Given entries:
>> Begin

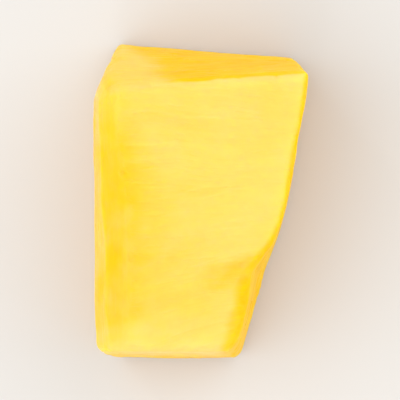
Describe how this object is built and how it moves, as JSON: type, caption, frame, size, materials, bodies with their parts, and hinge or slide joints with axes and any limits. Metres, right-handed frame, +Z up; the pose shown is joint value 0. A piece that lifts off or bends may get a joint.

>> End
>> Begin

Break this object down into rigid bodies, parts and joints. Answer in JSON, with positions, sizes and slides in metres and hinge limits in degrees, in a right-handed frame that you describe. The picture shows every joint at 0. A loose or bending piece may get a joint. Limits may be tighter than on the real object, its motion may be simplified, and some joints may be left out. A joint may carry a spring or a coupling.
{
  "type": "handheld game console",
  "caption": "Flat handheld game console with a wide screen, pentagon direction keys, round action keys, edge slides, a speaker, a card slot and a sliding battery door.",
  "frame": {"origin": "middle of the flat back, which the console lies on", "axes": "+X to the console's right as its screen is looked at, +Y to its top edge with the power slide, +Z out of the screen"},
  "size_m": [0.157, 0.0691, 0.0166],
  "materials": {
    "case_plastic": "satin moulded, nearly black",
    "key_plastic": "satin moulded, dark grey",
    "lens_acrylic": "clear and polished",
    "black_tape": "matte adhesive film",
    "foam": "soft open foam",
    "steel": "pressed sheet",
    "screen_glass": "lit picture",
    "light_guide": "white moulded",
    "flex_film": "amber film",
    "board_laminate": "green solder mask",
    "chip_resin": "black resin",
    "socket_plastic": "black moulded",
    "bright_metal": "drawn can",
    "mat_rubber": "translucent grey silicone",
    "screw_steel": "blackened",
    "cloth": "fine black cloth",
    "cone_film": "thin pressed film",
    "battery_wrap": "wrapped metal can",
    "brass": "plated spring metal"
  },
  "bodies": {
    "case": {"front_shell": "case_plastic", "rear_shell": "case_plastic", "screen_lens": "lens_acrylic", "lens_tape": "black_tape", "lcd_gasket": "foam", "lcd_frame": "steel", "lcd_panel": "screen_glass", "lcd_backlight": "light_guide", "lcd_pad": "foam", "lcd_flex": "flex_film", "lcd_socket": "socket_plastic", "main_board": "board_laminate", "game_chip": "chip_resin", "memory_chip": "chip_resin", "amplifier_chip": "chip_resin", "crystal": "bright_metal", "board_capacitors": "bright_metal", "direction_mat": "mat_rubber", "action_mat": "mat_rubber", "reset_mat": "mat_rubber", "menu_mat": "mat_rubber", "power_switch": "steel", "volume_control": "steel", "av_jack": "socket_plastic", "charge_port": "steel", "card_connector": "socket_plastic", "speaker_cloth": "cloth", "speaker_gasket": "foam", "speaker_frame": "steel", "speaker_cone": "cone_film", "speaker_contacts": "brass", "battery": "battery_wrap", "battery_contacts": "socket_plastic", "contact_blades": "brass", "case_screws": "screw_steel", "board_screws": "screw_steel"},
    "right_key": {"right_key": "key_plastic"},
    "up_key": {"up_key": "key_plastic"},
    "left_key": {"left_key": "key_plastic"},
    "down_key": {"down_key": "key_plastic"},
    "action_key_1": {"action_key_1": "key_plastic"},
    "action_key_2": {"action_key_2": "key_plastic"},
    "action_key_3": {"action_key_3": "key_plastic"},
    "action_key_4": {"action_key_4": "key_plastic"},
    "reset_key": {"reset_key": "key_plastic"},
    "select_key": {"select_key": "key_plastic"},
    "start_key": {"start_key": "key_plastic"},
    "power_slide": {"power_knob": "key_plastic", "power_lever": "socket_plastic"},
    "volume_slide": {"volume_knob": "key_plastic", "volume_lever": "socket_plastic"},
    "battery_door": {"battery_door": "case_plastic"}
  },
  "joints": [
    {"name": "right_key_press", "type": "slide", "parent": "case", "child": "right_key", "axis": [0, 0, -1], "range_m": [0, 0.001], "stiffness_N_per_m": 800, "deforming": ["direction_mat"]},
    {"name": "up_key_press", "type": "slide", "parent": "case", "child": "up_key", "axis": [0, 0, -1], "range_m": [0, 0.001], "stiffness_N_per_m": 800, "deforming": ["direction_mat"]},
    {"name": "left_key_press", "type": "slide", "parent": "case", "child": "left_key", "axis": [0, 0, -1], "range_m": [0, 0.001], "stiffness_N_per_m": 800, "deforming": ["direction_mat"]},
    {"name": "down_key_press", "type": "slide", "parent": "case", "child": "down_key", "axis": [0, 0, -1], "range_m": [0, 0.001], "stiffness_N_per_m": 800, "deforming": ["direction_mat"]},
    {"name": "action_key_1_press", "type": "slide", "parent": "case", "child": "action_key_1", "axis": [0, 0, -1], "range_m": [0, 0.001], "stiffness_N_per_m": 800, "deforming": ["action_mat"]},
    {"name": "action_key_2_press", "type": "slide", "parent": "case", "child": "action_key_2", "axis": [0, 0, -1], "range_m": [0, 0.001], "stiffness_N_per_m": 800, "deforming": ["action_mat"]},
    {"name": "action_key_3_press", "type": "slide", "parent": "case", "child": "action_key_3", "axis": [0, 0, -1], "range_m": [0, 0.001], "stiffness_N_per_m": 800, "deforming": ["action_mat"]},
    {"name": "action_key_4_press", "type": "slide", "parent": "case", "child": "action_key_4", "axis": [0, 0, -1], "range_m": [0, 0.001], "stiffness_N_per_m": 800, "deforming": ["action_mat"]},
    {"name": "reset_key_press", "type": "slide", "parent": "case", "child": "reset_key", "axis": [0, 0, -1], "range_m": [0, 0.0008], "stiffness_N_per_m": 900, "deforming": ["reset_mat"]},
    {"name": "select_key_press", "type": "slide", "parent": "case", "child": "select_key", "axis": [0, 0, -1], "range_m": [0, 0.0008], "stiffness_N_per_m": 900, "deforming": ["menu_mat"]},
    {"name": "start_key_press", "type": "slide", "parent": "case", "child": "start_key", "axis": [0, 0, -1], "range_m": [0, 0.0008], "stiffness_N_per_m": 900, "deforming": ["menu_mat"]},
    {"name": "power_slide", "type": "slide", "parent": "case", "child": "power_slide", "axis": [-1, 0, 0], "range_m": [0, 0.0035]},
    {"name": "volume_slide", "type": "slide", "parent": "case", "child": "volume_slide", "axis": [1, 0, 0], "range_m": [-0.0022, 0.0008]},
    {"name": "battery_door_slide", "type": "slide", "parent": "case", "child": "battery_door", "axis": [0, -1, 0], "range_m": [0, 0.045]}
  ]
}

>> End

Prompt:
Filter the records for lines holding the string "slides". Copy each one.

Response:
Break this object down into rigid bodies, parts and joints. Answer in JSON, with positions, sizes and slides in metres and hinge limits in degrees, in a right-handed frame that you describe. The picture shows every joint at 0. A loose or bending piece may get a joint. Limits may be tighter than on the real object, its motion may be simplified, and some joints may be left out. A joint may carry a spring or a coupling.
  "caption": "Flat handheld game console with a wide screen, pentagon direction keys, round action keys, edge slides, a speaker, a card slot and a sliding battery door.",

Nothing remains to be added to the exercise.